***** Data *****

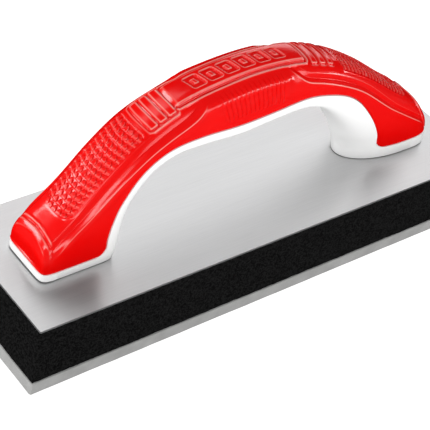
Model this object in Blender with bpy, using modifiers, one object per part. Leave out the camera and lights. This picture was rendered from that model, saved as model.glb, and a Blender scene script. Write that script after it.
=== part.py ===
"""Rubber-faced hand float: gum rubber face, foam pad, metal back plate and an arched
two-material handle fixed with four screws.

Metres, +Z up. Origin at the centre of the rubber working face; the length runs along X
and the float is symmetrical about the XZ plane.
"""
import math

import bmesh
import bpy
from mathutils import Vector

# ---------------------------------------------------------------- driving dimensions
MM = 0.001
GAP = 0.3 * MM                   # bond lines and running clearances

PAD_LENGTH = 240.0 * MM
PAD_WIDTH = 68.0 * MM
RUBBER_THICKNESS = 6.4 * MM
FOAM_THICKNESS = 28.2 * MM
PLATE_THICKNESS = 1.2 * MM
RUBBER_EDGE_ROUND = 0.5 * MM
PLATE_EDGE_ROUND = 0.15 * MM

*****

- Request
All lines of the data above that include the word "part" must be shown.

- Reply
Model this object in Blender with bpy, using modifiers, one object per part. Leave out the camera and lights. This picture was rendered from that model, saved as model.glb, and a Blender scene script. Write that script after it.
=== part.py ===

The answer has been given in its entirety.